##### Exercise input

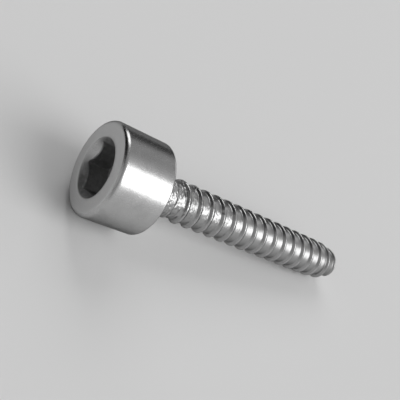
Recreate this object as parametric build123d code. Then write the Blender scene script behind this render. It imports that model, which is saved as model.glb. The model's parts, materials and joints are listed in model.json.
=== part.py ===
from build123d import *

import os
from math import atan2, ceil, cos, degrees, pi, radians, sin, tan

from numpy import interp

# A self-tapping socket cap screw: one piece of steel, with a forged head and a rolled thread.
#
# The screw is drawn upright in its own frame, with z = 0 at the crown of the head, +Z towards the tip and
# +X towards the side that it lies on. The last step lays it down as it comes to rest on a table: on the
# back rim of the head and on a crest near the tip, with the tip towards +X.
# The origin is then the centre of the footprint, on the table. Millimetres and degrees throughout.

# Head
head_diameter = 8.4
head_height = 5.1
front_edge_radius = 0.25
back_edge_chamfer = 0.15
neck_chamfer = 0.2  # between the bearing face and the neck

# Hexagon socket
key_size = 4.0
key_clearance = 0.2  # across the flats
socket_depth = 2.5  # from the crown to the end of the flats
mouth_diameter = 5.4  # of the chamfered mouth, at the crown
mouth_angle = 94.0  # included angle of that chamfer
drill_angle = 118.0  # included angle of the cone below the flats
drill_step = 0.05  # from the flats in to the rim of that cone
socket_turn = 48.7  # of one corner, from +X about the axis

# Shank: lengths and places along it are from under the head
shank_length = 25.0
neck_diameter = 3.6
neck_length = 2.1
neck_cone_length = 0.3  # down to the root of the thread
root_diameter = 3.45

# Thread: one right-hand ridge with straight flanks
pitch = 1.4
crest_diameter = 4.06
crest_width = 0.25
flank_angle = 60.0  # included
first_crest = 2.51  # where the ridge first crosses the side that the screw lies on
run_in_length = 1.0  # from the neck until the ridge has its full height

# Point
point_length = 3.0  # over which the crests get lower
point_crest_diameter = 3.5  # where the blunt last stretch starts
blunt_length = 0.9
core_taper_length = 2.4
tip_diameter = 2.5
tip_chamfer = 0.12
last_ridge_height = 0.02  # what is left of the ridge at the tip

seam_turn = 2.8  # of the turned surfaces' seam, from +X: the seam stays off the line that touches the table
points_per_turn = 16  # through which the thread's edge lines are drawn
hidden_turns = 2  # of the ridge, inside the neck, before it first shows
trim_margin = 1.0  # how far a trimming tool reaches past what it trims
buried = 0.05  # overlap that makes two solids one
same_place = 1e-4  # distance within which an edge counts as the one looked for

under_head = head_height
full_length = head_height + shank_length
neck_end = under_head + neck_length
thread_start = under_head + first_crest - hidden_turns * pitch
turns = ceil((full_length - thread_start) / pitch) + 1  # one more than the shank needs
thread_end = thread_start + (turns + 1) * pitch


def turned(points):
    """Solid of revolution about Z from (radius, height) corners that form a closed outline."""
    outline = make_face(Polyline(*points, close=True))
    return Rot(0, 0, seam_turn) * revolve(Plane.XZ * outline, Axis.Z)


def rim(solid, radius, height):
    """The circular edge of a turned solid with this radius and height."""

    def is_rim(edge):
        same_height = abs(edge.arc_center.Z - height) < same_place
        return same_height and abs(edge.radius - radius) < same_place

    return solid.edges().filter_by(GeomType.CIRCLE).filter_by(is_rim)


def head_and_neck():
    """Head, neck, and the cone from the neck down into the root of the thread."""
    head_radius = head_diameter / 2
    neck_radius = neck_diameter / 2
    inner_radius = root_diameter / 2 - buried
    cone_slope = (neck_diameter - root_diameter) / 2 / neck_cone_length
    cone_end = neck_end + (neck_radius - inner_radius) / cone_slope
    piece = turned(
        [
            (0, 0),
            (head_radius, 0),
            (head_radius, under_head - back_edge_chamfer),
            (head_radius - back_edge_chamfer, under_head),
            (neck_radius + neck_chamfer, under_head),
            (neck_radius, under_head + neck_chamfer),
            (neck_radius, neck_end),
            (inner_radius, cone_end),
            (0, cone_end),
        ]
    )
    return fillet(rim(piece, head_radius, 0), front_edge_radius)


def socket():
    """What the hexagon socket takes out of the head: flats, chamfered mouth and drill point."""
    flat_radius = (key_size + key_clearance) / 2
    hexagon = RegularPolygon(flat_radius, 6, major_radius=False, rotation=socket_turn)
    flats = extrude(hexagon, socket_depth)
    mouth_radius = mouth_diameter / 2
    mouth_depth = mouth_radius / tan(radians(mouth_angle / 2))
    mouth = turned([(0, 0), (mouth_radius, 0), (0, mouth_depth)])
    drill_radius = flat_radius - drill_step
    drill_start = socket_depth - buried
    drill_end = socket_depth + drill_radius / tan(radians(drill_angle / 2))
    side = [(drill_radius, drill_start), (drill_radius, socket_depth)]
    drill = turned([(0, drill_start), *side, (0, drill_end)])
    return flats + mouth + drill


def root_radius_at(z):
    """Radius of the thread's core: cylindrical, then tapered towards the tip."""
    root_radius = root_diameter / 2
    heights = [full_length - core_taper_length, full_length]
    return float(interp(z, heights, [root_radius, tip_diameter / 2]))


def crest_radius_at(z):
    """Radius of the ridge's flat top: under the neck's surface, then full, then lower at the point."""
    crest_radius = crest_diameter / 2
    heights = [neck_end, neck_end + run_in_length, full_length - point_length]
    heights += [full_length - blunt_length, full_length]
    radii = [neck_diameter / 2 - buried, crest_radius, crest_radius]
    radii += [point_crest_diameter / 2, tip_diameter / 2 + last_ridge_height]
    return float(interp(z, heights, radii))


def corner(line, turn):
    """Point after this many turns on one of the ridge's four edge lines: 0 root, 1 and 2 crest, 3 root."""
    middle = thread_start + pitch * turn
    top_radius = crest_radius_at(middle)
    ridge_height = max(0, top_radius - root_radius_at(middle))
    half_top = crest_width / 2
    half_base = half_top + ridge_height * tan(radians(flank_angle / 2))
    z = middle + (-half_base, -half_top, half_top, half_base)[line]
    radius = top_radius if line in (1, 2) else root_radius_at(z)
    return Vector(radius * cos(2 * pi * turn), radius * sin(2 * pi * turn), z)


def edge_line(line, turn):
    """One turn of one of the ridge's edge lines."""
    steps = range(points_per_turn + 1)
    return Edge.make_spline([corner(line, turn + step / points_per_turn) for step in steps])


def end_cap(line, turn, outline):
    """Faces that close one end of the thread: one turn of an edge line to the axis, and a flat step."""
    low = Vector(0, 0, corner(line, turn).Z)
    high = Vector(0, 0, corner(line, turn + 1).Z)
    winding = Face.make_surface_from_curves(edge_line(line, turn), Edge.make_line(low, high))
    step = Face(Wire.make_polygon([low, *outline, high], close=True))
    return [winding, step]


def thread():
    """Core and ridge as one closed solid, sewn from ruled faces one turn long.

    Each turn has a flank, the flat top, the other flank and the root up to the next turn's first line.
    """
    lines = [[edge_line(line, turn) for turn in range(turns)] for line in range(4)]
    faces = []
    for turn in range(turns):
        for line in range(3):
            faces.append(Face.make_surface_from_curves(lines[line][turn], lines[line + 1][turn]))
    for turn in range(turns - 1):
        faces.append(Face.make_surface_from_curves(lines[3][turn], lines[0][turn + 1]))
    faces += end_cap(0, 0, [corner(line, 0) for line in range(4)] + [corner(0, 1)])
    faces += end_cap(3, turns - 1, [corner(3, turns - 1)] + [corner(line, turns) for line in range(4)])
    return Solid(Shell(Face.sew_faces(faces)[0]))


def tip_tool():
    """What cuts the shank to length and chamfers its end."""
    end_radius = tip_diameter / 2 - tip_chamfer
    outer = crest_diameter / 2 + trim_margin
    start = full_length - (outer - end_radius)
    end = thread_end + trim_margin
    return turned([(0, full_length), (end_radius, full_length), (outer, start), (outer, end), (0, end)])


def upright_screw():
    """The whole screw in its own frame."""
    return head_and_neck() + thread() - tip_tool() - socket()


def rest_tilt():
    """Degrees below the level at which the first crest meets the table, with the head on its back rim."""
    rim_z = under_head - back_edge_chamfer
    tilts = []
    for turn in range(hidden_turns, turns):
        middle = thread_start + pitch * turn
        along = middle + crest_width / 2 - rim_z
        drop = head_diameter / 2 - crest_radius_at(middle)
        tilts.append(degrees(atan2(drop, along)))
    return min(tilts)


def laid_down(piece):
    """The screw at rest: turned over and lifted until head rim and lowest crest touch z = 0."""
    lying = Rot(0, 90 + rest_tilt(), 0) * piece
    box = lying.bounding_box()
    return Pos(-box.center().X, -box.center().Y, -box.min.Z) * lying


screw = upright_screw()
os.makedirs("parts", exist_ok=True)
export_step(laid_down(screw), "parts/screw.step")
print("screw:", round(screw.volume, 2), "mm3,", len(screw.solids()), "solid")
print("at rest the tip is", round(rest_tilt(), 3), "degrees below the level")
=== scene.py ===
# %% [markdown]
# # A self-tapping socket cap screw
#
# The real object is one piece of steel. Its head and its hexagon socket are forged in a die, and
# its coarse thread is rolled between two flat dies. We draw it the way a drawing office would:
# one outline carried round the axis, with a socket that depends on the direction, and a ridge
# that climbs as it turns. Everything is worked out with numpy as whole arrays, in millimetres, in
# the screw's own frame, and laid down on the table at the very end.

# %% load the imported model
import json
import math

import bpy
import bmesh
import numpy as np
from mathutils import Matrix, Vector


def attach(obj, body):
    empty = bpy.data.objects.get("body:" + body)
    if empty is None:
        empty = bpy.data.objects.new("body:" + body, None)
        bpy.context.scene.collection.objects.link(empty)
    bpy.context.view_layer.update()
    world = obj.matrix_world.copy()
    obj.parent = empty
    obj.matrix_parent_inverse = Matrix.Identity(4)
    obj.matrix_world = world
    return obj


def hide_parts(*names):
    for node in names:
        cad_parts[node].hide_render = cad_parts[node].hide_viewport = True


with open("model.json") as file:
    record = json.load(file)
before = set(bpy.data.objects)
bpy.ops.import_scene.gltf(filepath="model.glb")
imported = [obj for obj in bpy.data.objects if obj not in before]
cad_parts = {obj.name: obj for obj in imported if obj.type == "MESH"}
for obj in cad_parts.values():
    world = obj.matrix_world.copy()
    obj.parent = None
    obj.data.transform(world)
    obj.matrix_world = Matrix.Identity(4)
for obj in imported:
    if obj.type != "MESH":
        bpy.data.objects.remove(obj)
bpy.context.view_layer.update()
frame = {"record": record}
mounts = {mount["name"]: mount for mount in frame["record"]["mounts"]}

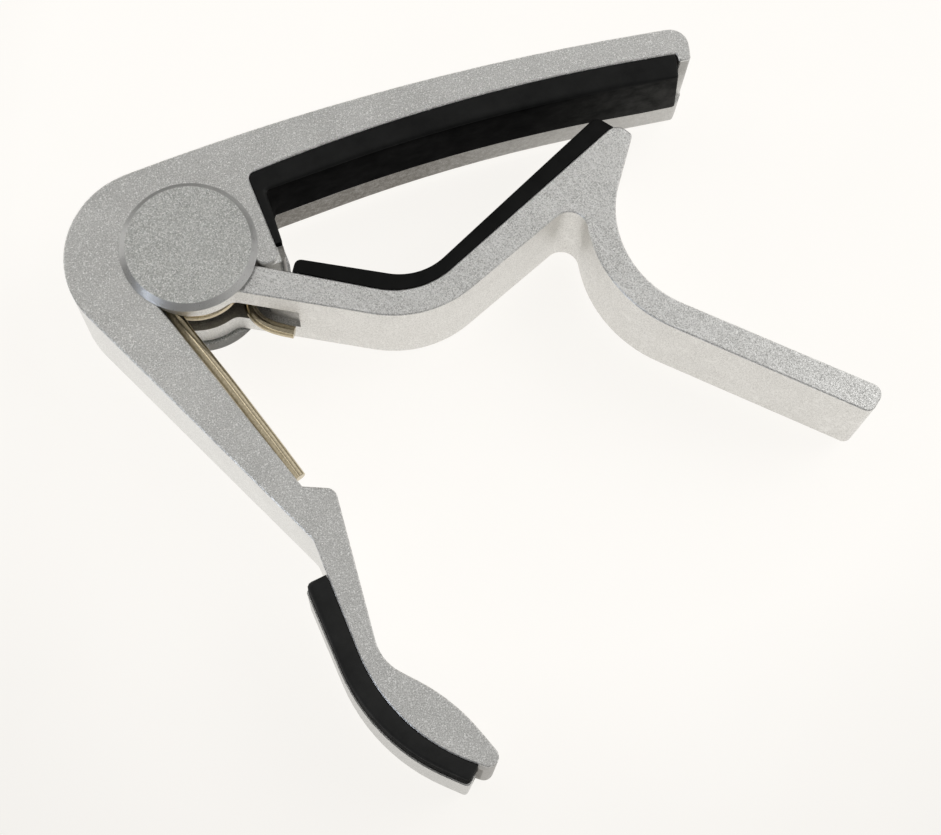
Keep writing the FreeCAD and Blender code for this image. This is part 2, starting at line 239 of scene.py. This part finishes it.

##########

Directions for this task: Everything from the line that contains "screw = upright_screw()" to the line that contains "if empty is" must be transcribed exactly, both end lines included.

Exercise response:
screw = upright_screw()
os.makedirs("parts", exist_ok=True)
export_step(laid_down(screw), "parts/screw.step")
print("screw:", round(screw.volume, 2), "mm3,", len(screw.solids()), "solid")
print("at rest the tip is", round(rest_tilt(), 3), "degrees below the level")
=== scene.py ===
# %% [markdown]
# # A self-tapping socket cap screw
#
# The real object is one piece of steel. Its head and its hexagon socket are forged in a die, and
# its coarse thread is rolled between two flat dies. We draw it the way a drawing office would:
# one outline carried round the axis, with a socket that depends on the direction, and a ridge
# that climbs as it turns. Everything is worked out with numpy as whole arrays, in millimetres, in
# the screw's own frame, and laid down on the table at the very end.

# %% load the imported model
import json
import math

import bpy
import bmesh
import numpy as np
from mathutils import Matrix, Vector


def attach(obj, body):
    empty = bpy.data.objects.get("body:" + body)
    if empty is None:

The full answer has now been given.